The best thinkers, speakers, writers and clinicians, supported by the best researchers, are finally making significant inroads into these awful, archaic, moralistic, shaming remarks. We know more now; we can forgive the people who could not have known; and, filled with the confidence of the emerging truths, we can ignore with greater ease those who continue to campaign against things about which they do not trouble themselves to learn.

Those of us old enough to have children and grandchildren know the dreadful pain caused by those shaming, demoralizing, mischaracterizations. And a person suffering under the strain of swimming upstream every day, all day, and sometimes half the night, risks as a result the loss of an accurate concept of the self as basically good and decent and of good will. There is not enough therapy, or time, in the world to heal those wounds. Like the drip-drip-drip of water torture — was that real? or made up? — described in books of long ago, the slow erosion of the spirit can only end badly; and the world itself loses, as well, the contributions of, and the pleasures of being with, regular people whose brains function in a Quirky way.

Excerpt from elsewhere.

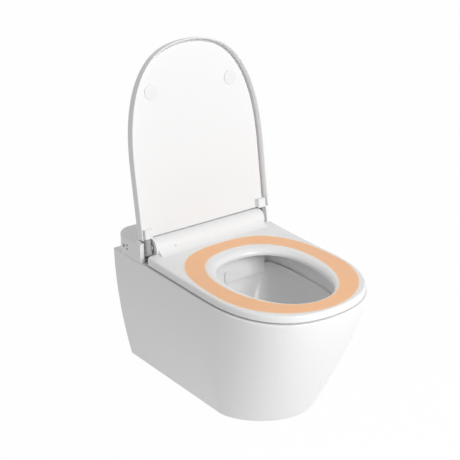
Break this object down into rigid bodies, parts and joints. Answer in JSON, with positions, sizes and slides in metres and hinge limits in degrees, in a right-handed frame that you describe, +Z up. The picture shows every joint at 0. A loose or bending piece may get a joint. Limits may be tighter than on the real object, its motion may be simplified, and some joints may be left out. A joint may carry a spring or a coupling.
{
  "type": "wall-hung shower toilet",
  "caption": "Wall-hung ceramic toilet with soft-close lid, heated seat, a wash unit behind the seat with a sliding spray wand, and side push buttons.",
  "frame": {"origin": "on the wall plane, midway between the two wall fixings", "axes": "+Y into the wall, +Z up, +X to the right of someone who faces the wall"},
  "size_m": [0.3754, 0.5835, 0.7899],
  "materials": {
    "sanitary_ceramic": "white glaze, glossy",
    "white_shell": "white, glossy",
    "heated_band": "pale orange, satin gloss",
    "hinge_grey": "grey, satin",
    "steel": "zinc plated, satin",
    "rubber_grey": "matt",
    "pad_white": "soft white, matt",
    "inner_plastic": "pale grey, matt",
    "dark_plastic": "near black, satin",
    "button_grey": "grey, satin",
    "brass_fitting": "turned",
    "circuit_green": "green solder resist",
    "foil": "printed heating film",
    "lamp_clear": "translucent"
  },
  "bodies": {
    "pan": {"ceramic_pan": "sanitary_ceramic", "fixing_sleeves": "inner_plastic", "clamp_screws": "steel", "flush_inlet_seal": "rubber_grey", "hinge_brackets": "steel", "hinge_pins": "steel", "mounting_plate": "steel", "seat_bolts": "steel", "seat_bolt_washers": "rubber_grey", "seat_bolt_nuts": "steel", "housing_cover": "white_shell", "housing_tray": "inner_plastic", "wand_guide": "inner_plastic", "wand_motor": "steel", "motor_cradle": "inner_plastic", "nozzle_shield": "white_shell", "night_light": "lamp_clear", "well_cover": "white_shell", "instant_heater": "inner_plastic", "solenoid_valve": "dark_plastic", "water_pump": "dark_plastic", "valve_hose": "rubber_grey", "pump_hose": "rubber_grey", "supply_connector": "brass_fitting", "power_gland": "dark_plastic", "control_board": "circuit_green", "board_posts": "inner_plastic", "button_board": "circuit_green"},
    "lid": {"lid_shell": "white_shell", "lid_panel": "white_shell", "lid_knuckles": "hinge_grey", "lid_buffers": "pad_white"},
    "seat": {"seat_top": "white_shell", "seat_base": "white_shell", "heated_zone": "heated_band", "heating_foil": "foil", "presence_sensor": "dark_plastic", "seat_buffers": "pad_white", "soft_close_dampers": "hinge_grey"},
    "wand": {"wand_tube": "steel", "wand_head": "white_shell", "wand_rack": "dark_plastic", "wand_cover": "white_shell"},
    "pinion": {"drive_pinion": "dark_plastic"},
    "power_key": {"power_button": "button_grey"},
    "wash_key": {"wash_button": "button_grey"},
    "stop_key": {"stop_button": "button_grey"}
  },
  "joints": [
    {"name": "lid_hinge", "type": "hinge", "parent": "pan", "child": "lid", "pos_m": [0, -0.121, 0.127], "axis": [1, 0, 0], "range_deg": [0, 98.9]},
    {"name": "seat_hinge", "type": "hinge", "parent": "pan", "child": "seat", "pos_m": [0, -0.121, 0.127], "axis": [1, 0, 0], "range_deg": [-96, 0]},
    {"name": "wand_slide", "type": "slide", "parent": "pan", "child": "wand", "axis": [0, -0.9563, -0.2924], "range_m": [0, 0.095]},
    {"name": "pinion_spin", "type": "hinge", "parent": "pan", "child": "pinion", "pos_m": [0, -0.1857, 0.06771], "axis": [1, 0, 0], "range_deg": [-727, 1]},
    {"name": "power_press", "type": "slide", "parent": "pan", "child": "power_key", "axis": [1, 0, 0], "range_m": [0, 0.0012], "stiffness_N_per_m": 300, "springref_m": -0.001},
    {"name": "wash_press", "type": "slide", "parent": "pan", "child": "wash_key", "axis": [1, 0, 0], "range_m": [0, 0.0012], "stiffness_N_per_m": 300, "springref_m": -0.001},
    {"name": "stop_press", "type": "slide", "parent": "pan", "child": "stop_key", "axis": [1, 0, 0], "range_m": [0, 0.0012], "stiffness_N_per_m": 300, "springref_m": -0.001}
  ],
  "couplings": [
    {"joint": "pinion_spin", "follows": "wand_slide", "rad_per_m": -133.33}
  ]
}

  • http://adhdrollercoaster.org/ Gina Pera

    Eloquently said.

    Thank you, Betsy — and Jeff.

    I’m glad you can “ignore with greater ease” those who will not trouble themselves to learn and who will continue to campaign against compassion and reality.

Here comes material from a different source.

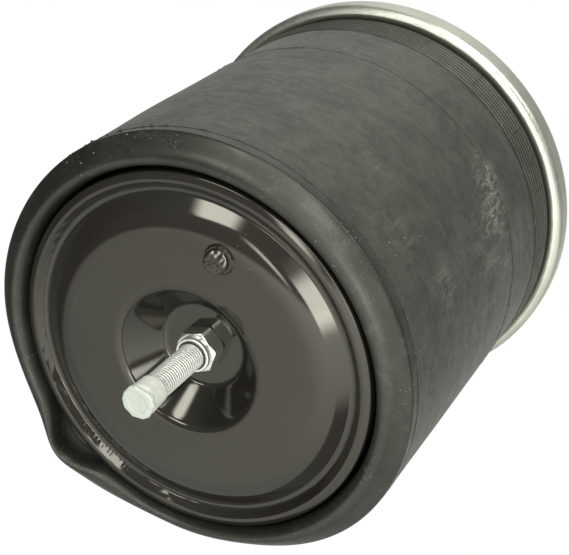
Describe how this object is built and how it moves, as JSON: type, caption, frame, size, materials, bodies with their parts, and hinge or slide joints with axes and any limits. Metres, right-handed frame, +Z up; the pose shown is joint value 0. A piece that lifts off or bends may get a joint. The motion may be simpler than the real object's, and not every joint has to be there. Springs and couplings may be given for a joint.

    I find I have less and less patience with them, especially those who are trained physicians and psychologists. Some should be clearly called out for the grandstanding egotists that they are, IMHO, seeking to make a name for themselves in the only way they can: by denying or minimizing ADHD challenges. And, in the process, pandering to and exploiting public ignorance. Pretty shameful stuff.

  • Jeff

    And what do you say to those who believe there is an Albert Einstein inside every ADDer?
    See: http://www.unwrappingthegiftofadd.com/blog/find-the-genius-in-add-join-the-conversation/

  • Scott Hutson

    What would I say? 1st response would be> When Albert was unwrapped, apparently, one of his straggly hairs got tangled up with some of my neurotransmitters. Can you get me another genius with well kept head @ facial hair?